↓↓↓
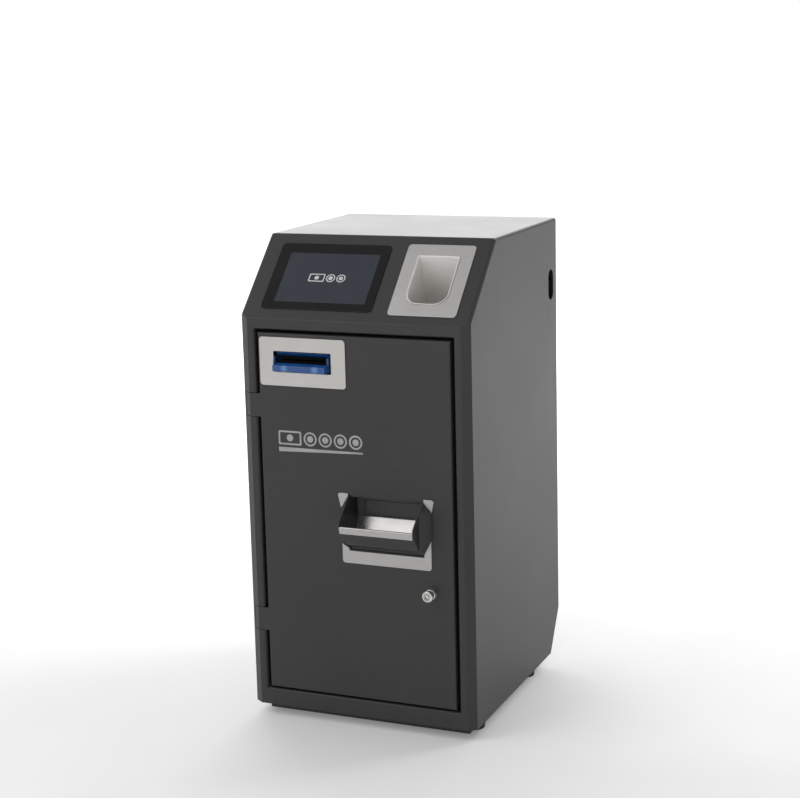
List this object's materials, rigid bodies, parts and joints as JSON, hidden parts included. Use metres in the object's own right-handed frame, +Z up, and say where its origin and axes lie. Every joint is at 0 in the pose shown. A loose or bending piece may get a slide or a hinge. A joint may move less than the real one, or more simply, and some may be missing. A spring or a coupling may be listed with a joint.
{
  "type": "cash handling cabinet",
  "caption": "Free-standing steel cabinet with a sloped console for a screen and coin funnel, and a hinged locking door with a note mouth and coin pay-out cup.",
  "frame": {"origin": "on the floor, under the middle of the bounding box", "axes": "+Z up, -Y is the side of the door and the console, +X to the right of a person who faces the door"},
  "size_m": [0.375, 0.4536, 0.754],
  "materials": {
    "cabinet_paint": "fine textured powder coat",
    "door_paint": "fine textured powder coat",
    "stainless": "brushed",
    "zinc_steel": "zinc plated",
    "bright_nickel": "polished nickel",
    "aluminium_case": "folded sheet",
    "screen_glass": "glossy",
    "blue_plastic": "glossy",
    "black_plastic": "fine grain",
    "module_plastic": "fine grain",
    "black_rubber": "matte"
  },
  "bodies": {
    "cabinet": {"left_side_panel": "cabinet_paint", "right_side_panel": "cabinet_paint", "console_and_top_panel": "cabinet_paint", "front_sill": "cabinet_paint", "base_pan": "cabinet_paint", "front_plinth_rail": "cabinet_paint", "rear_plinth_rail": "cabinet_paint", "rubber_feet": "black_rubber", "back_panel": "cabinet_paint", "connector_panel": "cabinet_paint", "back_panel_screws": "zinc_steel", "rear_lower_plate": "cabinet_paint", "mains_inlet": "black_plastic", "switch_bezel": "black_plastic", "socket_block": "black_plastic", "screen_glass": "screen_glass", "display_module": "aluminium_case", "display_tray": "zinc_steel", "coin_funnel_plate": "stainless", "coin_funnel_duct": "stainless", "hinge_brackets": "zinc_steel", "hinge_pins": "zinc_steel", "door_buffers": "black_rubber", "note_mouth": "blue_plastic", "note_validator": "module_plastic", "note_recycler": "module_plastic", "note_cash_box": "module_plastic", "coin_recycler": "module_plastic", "coin_payout_chute": "zinc_steel", "coin_cash_box": "module_plastic", "lower_shelf": "zinc_steel", "coin_shelf": "zinc_steel", "note_shelf": "zinc_steel", "electronics_shelf": "zinc_steel", "divider_wall": "zinc_steel", "controller_box": "aluminium_case", "power_supply": "aluminium_case"},
    "door": {"door_panel": "door_paint", "door_stiffeners": "zinc_steel", "hinge_knuckles": "zinc_steel", "note_plate": "stainless", "coin_plate": "stainless", "coin_cup": "stainless", "lock_barrel": "bright_nickel", "lock_nut": "zinc_steel"},
    "lock": {"lock_plug": "bright_nickel", "lock_cam": "zinc_steel", "cam_screw": "zinc_steel"},
    "rocker": {"power_rocker": "black_plastic"},
    "feed_disc": {"coin_feed_disc": "black_plastic"},
    "feed_roller": {"note_feed_roller": "black_rubber"},
    "pinch_roller": {"note_pinch_roller": "black_rubber"}
  },
  "joints": [
    {"name": "door_hinge", "type": "hinge", "parent": "cabinet", "child": "door", "pos_m": [-0.1723, -0.17625, 0.331], "axis": [0, 0, -1], "range_deg": [0, 110]},
    {"name": "lock_turn", "type": "hinge", "parent": "door", "child": "lock", "pos_m": [0.121, -0.18325, 0.23], "axis": [0, -1, 0], "range_deg": [0, 90]},
    {"name": "power_rocker_tilt", "type": "hinge", "parent": "cabinet", "child": "rocker", "pos_m": [0.078, 0.22105, 0.168], "axis": [1, 0, 0], "range_deg": [0, 12]},
    {"name": "coin_disc_spin", "type": "hinge", "parent": "cabinet", "child": "feed_disc", "pos_m": [0.1082, -0.07125, 0.527], "axis": [0, 0, 1], "continuous": true},
    {"name": "feed_roller_spin", "type": "hinge", "parent": "cabinet", "child": "feed_roller", "pos_m": [-0.0824, -0.13525, 0.56755], "axis": [1, 0, 0], "continuous": true},
    {"name": "pinch_roller_spin", "type": "hinge", "parent": "cabinet", "child": "pinch_roller", "pos_m": [-0.0824, -0.13525, 0.58195], "axis": [1, 0, 0], "continuous": true}
  ],
  "couplings": [
    {"joint": "pinch_roller_spin", "follows": "feed_roller_spin", "ratio": -1}
  ]
}
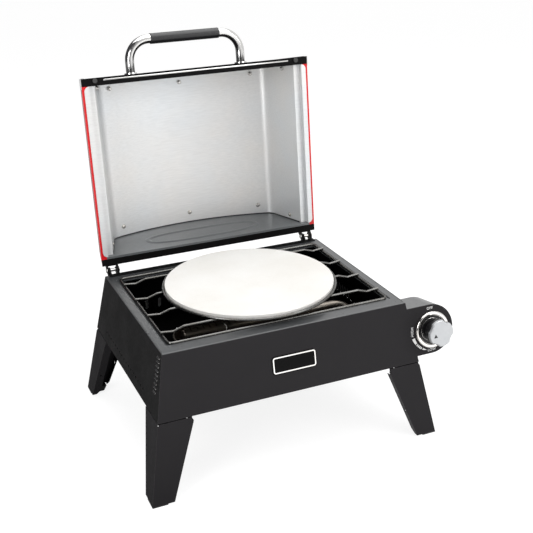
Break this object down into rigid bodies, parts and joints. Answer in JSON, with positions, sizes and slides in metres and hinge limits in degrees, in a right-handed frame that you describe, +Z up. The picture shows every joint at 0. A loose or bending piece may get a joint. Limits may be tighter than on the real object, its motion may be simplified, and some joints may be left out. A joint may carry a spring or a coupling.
{
  "type": "tabletop gas pizza oven",
  "caption": "Tabletop gas pizza oven with a hinged domed lid, a round baking stone on a wire rack, folding legs and a side gas knob.",
  "frame": {"origin": "on the table, under the middle of the base's top rim", "axes": "+Z up, +X to the right of someone at the knob side, +Y to the back, lid standing open"},
  "size_m": [0.6316, 0.6271, 0.7279],
  "materials": {
    "black_enamel": "satin powder coat",
    "charcoal_enamel": "satin powder coat",
    "grey_enamel": "satin enamel",
    "red_enamel": "gloss enamel",
    "liner_steel": "brushed",
    "trim_steel": "brushed",
    "burner_steel": "mill finish",
    "steel_pins": "satin",
    "rack_chrome": "plated wire",
    "chrome": "polished",
    "knob_silver": "metallic silver",
    "black_plastic": "matte",
    "pad_plastic": "matte",
    "rubber": "matte",
    "brass": "machined",
    "ceramic": "glazed ceramic",
    "stone": "matte fired stone"
  },
  "bodies": {
    "base": {"body_shell": "black_enamel", "fascia": "charcoal_enamel", "rim_frame": "grey_enamel", "floor_pan": "black_enamel", "control_housing": "grey_enamel", "valve_body": "brass", "gas_inlet": "brass", "bezel": "chrome", "dial": "black_plastic", "burner": "burner_steel", "mixing_tube": "burner_steel", "burner_tray": "burner_steel", "burner_saddles": "burner_steel", "tray_feet": "burner_steel", "igniter": "ceramic", "hinge_rail": "black_enamel", "hinge_pins": "steel_pins", "leg_brackets": "black_enamel", "leg_pivot_pins": "charcoal_enamel"},
    "lid": {"lid_shell": "red_enamel", "lid_liner": "liner_steel", "lid_front_cap": "black_enamel", "lid_back_cap": "black_enamel", "lid_inner_front": "black_enamel", "lid_inner_back": "black_enamel", "trim_band": "trim_steel", "lid_bumpers": "rubber", "lid_hinge_brackets": "black_enamel", "handle_tube": "trim_steel", "handle_grip": "black_plastic", "handle_feet": "trim_steel"},
    "rack": {"rack": "rack_chrome"},
    "stone": {"pizza_stone": "stone"},
    "stem_push": {"push_collar": "brass"},
    "knob": {"knob": "knob_silver", "valve_stem": "brass"},
    "leg_front_left": {"leg_front_left": "charcoal_enamel", "pad_front_left": "pad_plastic"},
    "leg_front_right": {"leg_front_right": "charcoal_enamel", "pad_front_right": "pad_plastic"},
    "leg_back_left": {"leg_back_left": "charcoal_enamel", "pad_back_left": "pad_plastic"},
    "leg_back_right": {"leg_back_right": "charcoal_enamel", "pad_back_right": "pad_plastic"}
  },
  "joints": [
    {"name": "lid_hinge", "type": "hinge", "parent": "base", "child": "lid", "pos_m": [0, 0.2015, 0.2764], "axis": [1, 0, 0], "range_deg": [0, 95.28]},
    {"name": "rack_lift", "type": "slide", "parent": "base", "child": "rack", "axis": [0, 0, 1], "range_m": [0, 0.005]},
    {"name": "stone_lift", "type": "slide", "parent": "rack", "child": "stone", "axis": [0, 0, 1], "range_m": [0, 0.05]},
    {"name": "knob_push", "type": "slide", "parent": "base", "child": "stem_push", "axis": [0, 0.9845, -0.1754], "range_m": [0, 0.003], "stiffness_N_per_m": 2000, "springref_m": -0.001},
    {"name": "knob_turn", "type": "hinge", "parent": "stem_push", "child": "knob", "pos_m": [0.293, -0.20055, 0.20838], "axis": [0, -0.9845, 0.1754], "range_deg": [0, 180]},
    {"name": "leg_front_left_fold", "type": "hinge", "parent": "base", "child": "leg_front_left", "pos_m": [-0.20336, -0.21244, 0.14159], "axis": [0, -0.9845, 0.1754], "range_deg": [0, 108]},
    {"name": "leg_front_right_fold", "type": "hinge", "parent": "base", "child": "leg_front_right", "pos_m": [0.20336, -0.21244, 0.14159], "axis": [0, 0.9845, -0.1754], "range_deg": [0, 108]},
    {"name": "leg_back_left_fold", "type": "hinge", "parent": "base", "child": "leg_back_left", "pos_m": [-0.20336, 0.21244, 0.14159], "axis": [0, -0.9845, -0.1754], "range_deg": [0, 108]},
    {"name": "leg_back_right_fold", "type": "hinge", "parent": "base", "child": "leg_back_right", "pos_m": [0.20336, 0.21244, 0.14159], "axis": [0, 0.9845, 0.1754], "range_deg": [0, 108]}
  ]
}
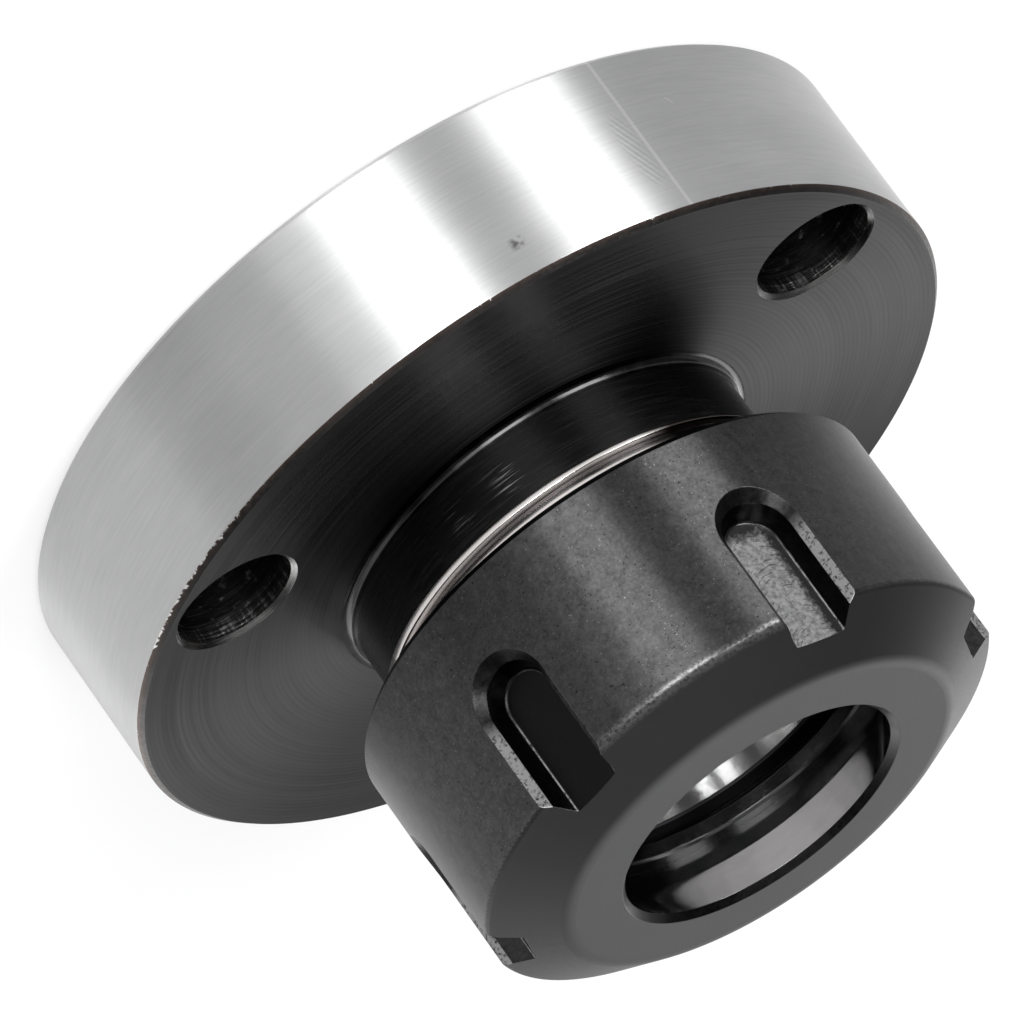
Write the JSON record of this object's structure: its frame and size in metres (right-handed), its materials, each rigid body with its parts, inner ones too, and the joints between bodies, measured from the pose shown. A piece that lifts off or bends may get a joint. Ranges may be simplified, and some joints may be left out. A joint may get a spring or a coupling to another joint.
{
  "type": "collet chuck",
  "caption": "Flange-mounted collet chuck with a tapered socket in a threaded nose and a slotted clamping nut.",
  "frame": {"origin": "centre of the flange's back face", "axes": "+Z along the spindle axis, from the flange towards the nut; a mounting hole lies on +Y"},
  "size_m": [0.08, 0.08, 0.051],
  "materials": {
    "body_steel": "blackened faces, bright ground rim, thread and socket",
    "nut_steel": "satin black oxide with a bright collet cone"
  },
  "bodies": {
    "chuck_body": {"chuck_body": "body_steel"},
    "clamping_nut": {"clamping_nut": "nut_steel"}
  },
  "joints": [
    {"name": "nut_turn", "type": "hinge", "parent": "chuck_body", "child": "clamping_nut", "pos_m": [0, 0, 0.034], "axis": [0, 0, 1], "range_deg": [-336, 2520]}
  ]
}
↑↑↑
Pick out the lines above containing the word "shown", then copy them.

List this object's materials, rigid bodies, parts and joints as JSON, hidden parts included. Use metres in the object's own right-handed frame, +Z up, and say where its origin and axes lie. Every joint is at 0 in the pose shown. A loose or bending piece may get a slide or a hinge. A joint may move less than the real one, or more simply, and some may be missing. A spring or a coupling may be listed with a joint.
Write the JSON record of this object's structure: its frame and size in metres (right-handed), its materials, each rigid body with its parts, inner ones too, and the joints between bodies, measured from the pose shown. A piece that lifts off or bends may get a joint. Ranges may be simplified, and some joints may be left out. A joint may get a spring or a coupling to another joint.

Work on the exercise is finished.